Thursday, April 08, 2010

Real prevention

This is the kind of thing U.S. administrations do if they are serious about preventing a "dirty bomb" attack.

Even as aftershocks from last month's magnitude 8.8 earthquake shook their equipment, U.S. and Chilean engineers worked together to carefully extract Chile's last HEU. It was no simple operation — the radioactive material was carefully loaded into specially designed casks and then lowered into two huge shipping containers for the ocean voyage. All told, 60 tons of metal were needed to keep just 18 kilograms (40 pounds) of HEU from leaking radioactivity.

After two and a half weeks at sea, including passage through the Panama Canal, a specially outfitted double-hulled ship arrived under U.S. Coast Guard escort at the Charleston Weapons Station in South Carolina last month.

Customs agents and nuclear inspectors made radiation checks as the containers were loaded onto flatbed trucks and then driven to the Savannah River Site in South Carolina and the Y-12 National Security Complex in Oak Ridge, Tennessee, where much of it will be converted to safer fuel and resold for nuclear power.

A year ago, Obama made a promise to lead a global effort to recover all of this material within four years — ambitious because it not only requires years of planning and diplomacy, but also highly specific technology and expertise.

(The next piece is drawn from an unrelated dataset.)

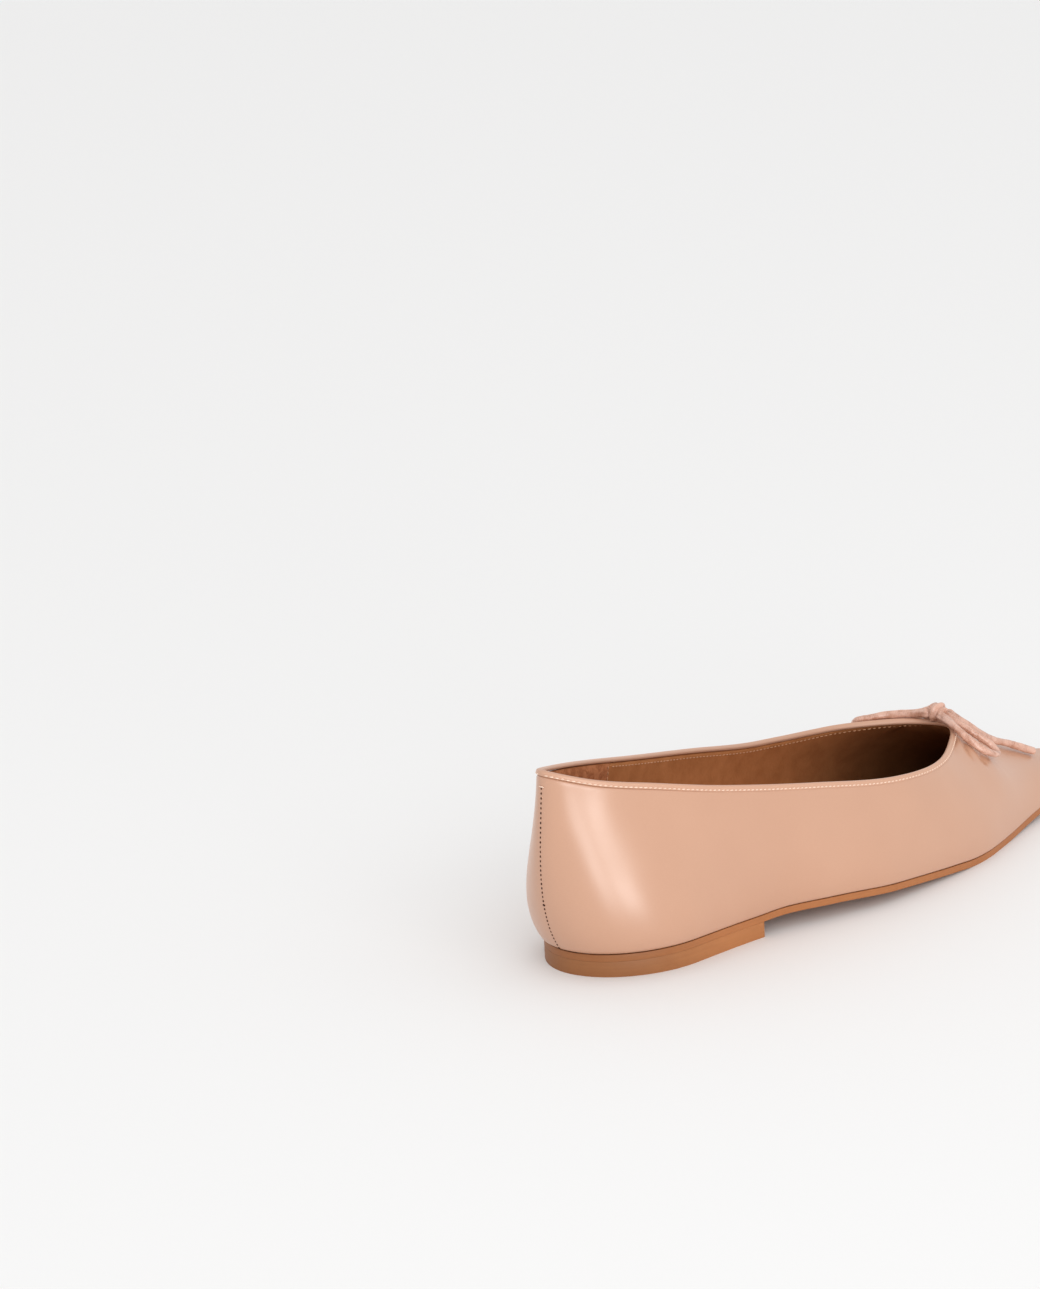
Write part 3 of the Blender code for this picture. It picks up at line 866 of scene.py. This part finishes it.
def makeKnot(materials):
    # The wrap of the knot: an oval whose skin is drawn into folds round its waist
    bpy.ops.object.select_all(action="DESELECT")
    bpy.ops.mesh.primitive_uv_sphere_add(segments=64, ring_count=40, radius=0.5, calc_uvs=True)
    wrap = bpy.context.object
    wrap.name = "bowKnot"
    wrap.data.name = "bowKnot"
    co = np.empty(len(wrap.data.vertices) * 3)
    wrap.data.vertices.foreach_get("co", co)
    co = co.reshape(-1, 3) * 2
    across = co[:, 1]
    turn = np.arctan2(co[:, 2], co[:, 0])
    wave = np.cos(across * 9.0 + 1.6 * np.sin(turn))
    fold = knot["foldDepth"] * wave * np.clip(1 - across**2, 0, 1)
    pinch = 1
    for at, depth, half in knot["pinches"]:
        pinch = pinch - depth * np.exp(-(((across - at) / half) ** 2))
    square = np.maximum(np.abs(co), 1e-9)
    boxy = (square ** knot["boxiness"]).sum(1) ** (-1 / knot["boxiness"])
    co *= (boxy * pinch * (1 + fold))[:, None]
    size = np.array(knot["size"]) * mm / 2
    place = np.array(knot["place"]) * mm + soleBack
    wrap.data.vertices.foreach_set("co", (co * size + place).ravel())
    for corner in wrap.data.uv_layers[0].data:
        corner.uv = (corner.uv[0] * 18 * mm, corner.uv[1] * 9 * mm)
    weld(wrap)
    return dress(wrap, "satin", materials["tube"], replaces=("bow_knot",), smoothAngle=60)


def makeBow(materials):
    wrap = makeKnot(materials)
    for name, route in bow["routes"].items():
        node, farEnd, length = bow["cords"][name]
        fullness = bow["fullness"][name]
        tube, line = satinTube("bow" + name[0].upper() + name[1:], route, farEnd == "bare", fullness)
        dress(tube, "satin", materials["tube"], replaces=(node,), smoothAngle=60)
    print("bow made")


# Upper

upper = {
    "collarRibs": 160,
    "vampRibs": 80,
    "rings": 70,
    "margin": 6.0 * mm,
    "underBinding": 1.6 * mm,
    "throatEase": 0.05,
    "easeSteps": 160,
    "gatherFloor": 12 * mm,
    "softFold": 1.2 * mm,
    # gathers and dips round the throat: from and to in millimetres from the sole's
    # back edge, half width and height of the fold in millimetres
    "gathers": (
        ((168.6, -12.4), (160.5, -19.5), 0.8, -0.55),
        ((170.0, -12.6), (164.4, -20.4), 0.8, 0.55),
        ((171.0, -12.8), (167.8, -21.0), 0.8, -1.10),
        ((171.8, -13.0), (171.6, -21.6), 0.8, 0.85),
        ((172.6, -13.0), (174.0, -21.0), 0.8, -1.20),
        ((173.0, -20.2), (173.4, -21.8), 1.1, -0.90),
        ((174.0, -12.0), (178.5, -22.0), 0.9, 0.35),
        ((176.0, -10.0), (185.0, -20.0), 1.3, -0.30),
        ((171.5, 15.5), (170.5, 23.5), 1.0, -0.50),
        ((173.5, 14.5), (176.0, 23.0), 1.0, 0.40),
        ((175.5, 12.5), (183.0, 20.0), 1.3, -0.34),
    ),
}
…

No other country but the U.S. has put all these elements together — even Russia depends on U.S. help to safely dispose of uranium.

The U.S. has already helped convert or verified the shutdown of 67 reactors in 32 countries from HEU to low-enriched uranium, or LEU, which is much harder to weaponize. It also has secured HEU supplies in more than 750 vulnerable buildings and removed 2,691 kilograms of weapons-grade nuclear material for safer storage.

To help keep his promise, Obama has proposed a 68 percent increase in the Global Threat Reduction Initiative's budget to $559 million for fiscal year 2011, not only to recover more HEU but also to prevent smuggling of nuclear material by strengthening export and border controls and port security.

I wonder what graphic Fox News will use should they ever decide to report this important national security story.